Blaise Compaoré s’est-il fait le porte-parole des dictateurs africains au sommet de Washington ? On a envie de croire qu’il s’est prononcé au nom d’un collège africain de tripatouilleurs de Constitutions qui ne vont pas bouder leur plaisir face à sa sortie. Denis Sassou N’Guesso, Joseph Kabila et autres tripatouilleurs de lois fondamentales ont certainement trouvé en Blaise Compaoré, leur maillot jaune, leur leader dans cette croisade contre la démocratie.
En tout état de cause, cette contrevérité historique, destinée à prendre le contrepied de Barack Obama, va à jamais coller à la peau du président Compaoré.
Lui qui dit aujourd’hui avoir besoin de l’avis du peuple burkinabè, avait-il seulement songé à consulter le même peuple en 1987 quand il prenait le pouvoir ? Les adeptes du pouvoir à vie sur le continent, doivent revoir leur copie car cela n’est pas un acte de grandeur, surtout pour les dirigeants qui disent s’inspirer d’icônes comme Nelson Mandela.
Car les dirigeants africains qui s’inspirent de Madiba sont ceux qui se convainquent que personne n’est irremplaçable dans ce monde ici bas. Ce sont ceux qui se rendent utiles à leur pays mais qui travaillent à ne pas être indispensables, qui amènent les autres à avoir les ressorts nécessaires pour se passer d’eux. Comme le disait un penseur, « l’idéal du maître est de se rendre inutile à ses élèves » en leur apprenant à se débrouiller sans lui. Si tel n’est pas le cas pour un maître, il devra se remettre en cause. Savoir susciter et préparer une relève digne de ce nom, c’est aussi cela le devoir d’un dirigeant, à quelque niveau qu’il soit. Ceux qui se disent indispensables ne peuvent rien faire qui puisse leur survivre étant donné que tout doit partir d’eux et revenir à eux. C’est cela la logique des « hommes forts ».
Mais Blaise Compaoré et ses soutiens ne doivent pas perdre de vue le fait que jusque dans les monarchies comme en Espagne, en Jordanie et au Koweit et même au Vatican, l’alternance est acceptée et même provoquée par ceux-là mêmes qui tiennent les rênes du pouvoir. Ces hommes-là qui ont décidé en toute lucidité de remettre le pouvoir à d’autres personnes en faisant passer le bien de leur communauté devant leurs intérêts personnels, sont de grands hommes. Car contrairement aux « hommes forts » qui se croient irremplaçables, les « grands hommes » qui se savent mortels, travaillent à faire naître et à encourager la relève en toute humilité. Les grands hommes mettent un point d’honneur à oublier leur personne, et veillent à ne pas être un quelconque problème pour leur peuple. Ce sont de grands hommes dont l’Afrique a besoin. Ce sont eux qui, en rendant grand leur peuple, font avancer l’humanité vers des lendemains toujours meilleurs. Et c’est en cela qu’ils accèdent au statut de légendes vivantes dans la mémoire des peuples.

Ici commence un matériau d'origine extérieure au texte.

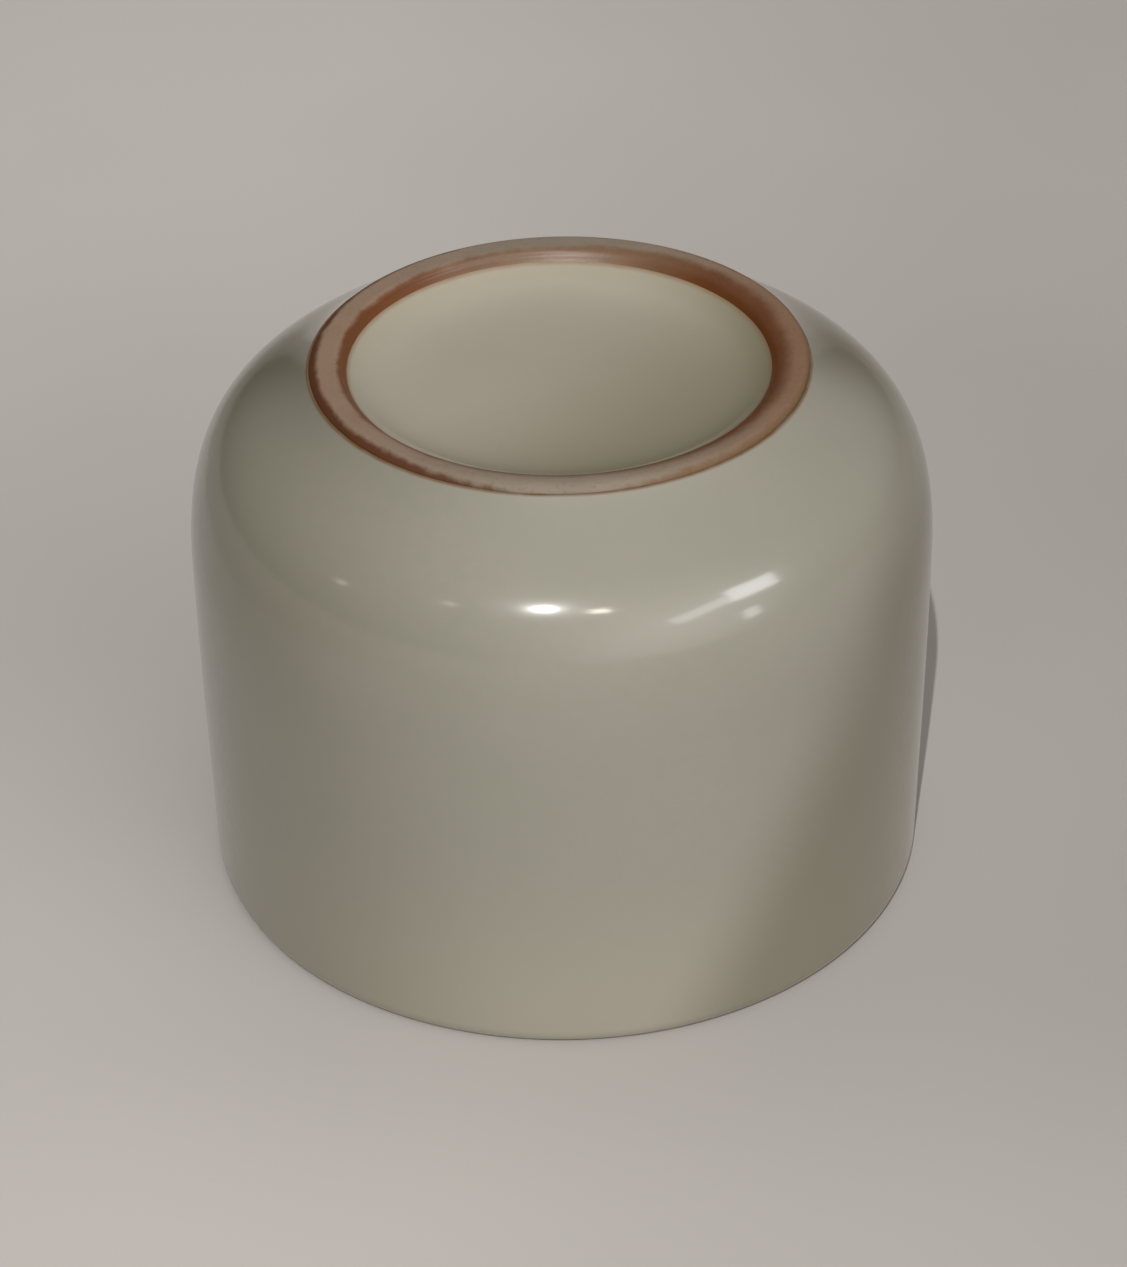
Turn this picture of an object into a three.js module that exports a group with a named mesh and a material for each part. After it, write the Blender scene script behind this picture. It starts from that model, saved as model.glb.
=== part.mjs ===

Pour ce qui est du Burkina, il faut dire qu’on ne va pas vers l’apaisement. Le chef de l’Etat aurait mieux fait d’appeler à la concertation et au dialogue. Mais il semble résolument engagé dans une logique de pouvoir absolu. Ses partisans sont ragaillardis par cette sortie « historique » au pays de l’Oncle Sam. L’opposition qui rêve d’alternance ne doit pas se leurrer sur les intentions du camp présidentiel. « Il est difficile de réveiller quelqu’un qui ne dort pas », dit une sagesse de chez nous.
Il lui appartient, de ce fait, de trouver les voies et moyens si elle veut triompher de ce bras de fer. Elle serait bien inspirée de trouver, entre autres, des moyens de communication à la hauteur du défi qu’elle a à relever. Elle devrait songer à se doter d’au moins une chaîne de télévision et d’une radio performantes, à même de relayer, aux confins du pays et à l’extérieur, son message. Elle en a les moyens ou peut se les offrir. En tout cas, elle ne peut pas faire l’économie de la bataille de la communication, si elle veut réussir son pari.